Es la historia real, la que ellas cuentan, la de acercarte al súper y poner la olla en casa para que todos rebañen el plato y vuelvan a lo suyo, que es lo tuyo, porque sin ellos, no hay vida. Es la crisis tema insustancial, en esta cotidiana existencia, que entiende más de ofertas y recortados, de andar más y consumir mucho menos.                                                                                 
No se reflejan en los telediarios, ni en la prensa, esas mujeres encalladas que trabajan por casi nada, en casas de otras, quizás funcionarias o suertudas que aún conservan nómina y seguridad social, pero que deben irse muy temprano y volver muy tard , a casa.                                                                                                                                                 
Son también aviadero de ancianos, limpiadoras de sus heces y esputos, de sus ruegos y preguntas, porque la vida es achatada como el rostro de la tierra y lo que antes fue un gran hombre o una prolífica mujer, ahora yace en una silla frente a un balcón , viéndoas venir o esperando que lleguen los nietos.

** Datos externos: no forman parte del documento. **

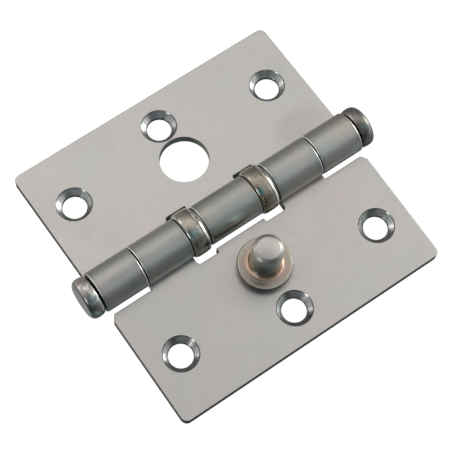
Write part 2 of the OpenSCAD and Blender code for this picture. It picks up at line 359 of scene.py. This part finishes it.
STUD = [(0, -LEAF_T), (4.4, -LEAF_T), (3.2, -LEAF_T + 1.2), (3.2, -0.01), (7.9, 0.0), (7.97, 0.05)]
STUD += [(8.02, 0.2), (8.02, 2.42)] + arc(7.62, 2.44, 0.4, 5, 86, 5)
STUD += spline([(7.3, 2.86), (6.9, 2.885), (6.4, 2.91), (5.9, 2.95), (5.5, 3.03), (5.15, 3.17), (4.88, 3.42), (4.69, 3.76), (4.59, 4.15), (4.55, 4.55)], 3, 8.02)
STUD += [(4.55, 9.0), (4.46, 14.7)] + [(4.44, 14.95), (4.4, 15.06), (4.34, 15.14), (3.38, 15.9), (3.3, 15.965), (3.2, 16.0), (0, 16.0)]
stud = joined("security_stud_turned", [lathe(STUD, lambda a, b, h: door_side(a, 19.4 + b, ZF + h), 144)])

SHELL = spline([(5.05, 0.14), (5.15, 0.1), (6.1, 0.1), (6.35, 0.15), (6.6, 0.27), (6.83, 0.5), (6.99, 0.85), (7.07, 1.3), (7.1, 1.8), (7.1, 2.6), (7.09, 3.3), (7.06, 3.8), (7.02, 4.08),
                (6.985, 4.28), (6.985, 4.42), (7.0, 4.56), (6.98, 4.75), (6.91, 4.97), (6.78, 5.2), (6.58, 5.42), (6.36, 5.58), (6.18, 5.63), (6.04, 5.56), (6.0, 5.42)], 4, 7.1)
SHELL += [(6.0, 5.1), (6.15, 4.95), (6.4, 4.8), (6.4, 0.8), (5.05, 0.8)]
shells = {}
for side_name, x0 in (("left", -B1), ("right", B0)):
    shells[side_name] = joined(side_name + "_bearing_collar", [lathe(SHELL, along_pin(x0, 1), 176)])

for ob in (pin, cap, stud, *shells.values()):
    smooth(ob, 33)


# ---------------------------------------------------------------- materials
def nodes_of(name):
    m = bpy.data.materials.new(name)
    m.use_nodes = True
    t = m.node_tree
    t.nodes.clear()
    out = t.nodes.new("ShaderNodeOutputMaterial")
    bsdf = t.nodes.new("ShaderNodeBsdfPrincipled")
    t.links.new(bsdf.outputs[0], out.inputs[0])
    tc = t.nodes.new("ShaderNodeTexCoord")
    return m, t, bsdf, tc.outputs["Object"]


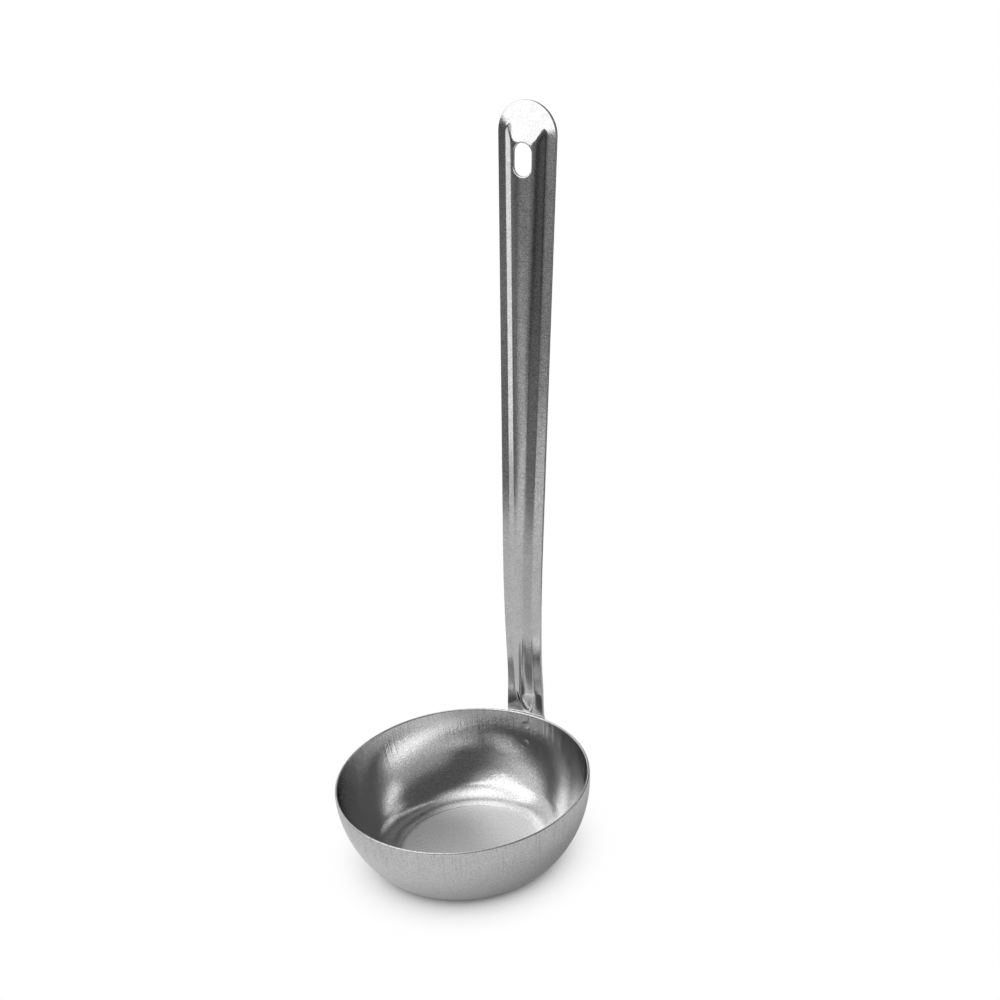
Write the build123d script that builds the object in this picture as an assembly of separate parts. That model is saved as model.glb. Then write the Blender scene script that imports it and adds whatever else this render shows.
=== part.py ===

No importa lo que diga la Infanta, no importa el Juez Castro, ni el fiscal protector, tampoco las huelgas, ni los abortos, solo el llegar a fin de mes o que el padre de tu hijo te pase los ciento cincuenta euros, que hacen que sobrevivas y que todo cuadre, como las cuentas de Bárcenas en Suiza.                                                                                                 
Ya ni siquiera el número de los ciegos ayuda a entonar una copla de esperanza,  porque se queda colgando del pecho del vendedor, asolado al costado del supermercado,  comiéndose frio y lluvias, huérfano de perro guía y con la sonrisa congelada.                     
Pero llegó la carrera solidaria y la gente se volcó y llevaron paquetes , de donde no había, porque si sabes lo que cuesta continuar de pie, no eres quién para ponerle trabas a otro y así como el de Marsans no pensaba en sus empleados y se empleaba a gusto en ocultar sus cuentas dinerarias, estas mujeres de quita y pon, de puerta de colegio clonificada,  sí saben ver a los demás sin ser prójimos, sino por sus nombres y apellidos, por las edades de su hijos, que son los amigos de los suyos.                                                       
No importa el palacete de Pedralbes, ni las argucias de los políticos para conservarse en el poder, porque ellas no creen en nada, más que en sus mallas, sus deportivas y sus niños al costado, que las hacen irremediablemente viejas.                                                        
Los profesionales del colegio, no las ven, porque se deshacen en el nihilismo de estar siempre presentes, diferentes caras y cuerpos, para una misma estampa. Pero viven, más allá de la Infanta y su declarativa, de su imputación y su escolta, del paseíllo o la fila india que la lleve hasta allí, y cuando la pechuga de pollo en el supersol se ponga a dos euros, harán cola , como en el falla, con sillitas de playa, con termo , sin acordarse más que de su prole y de su grito de guerra… “Nos vemos mañana”.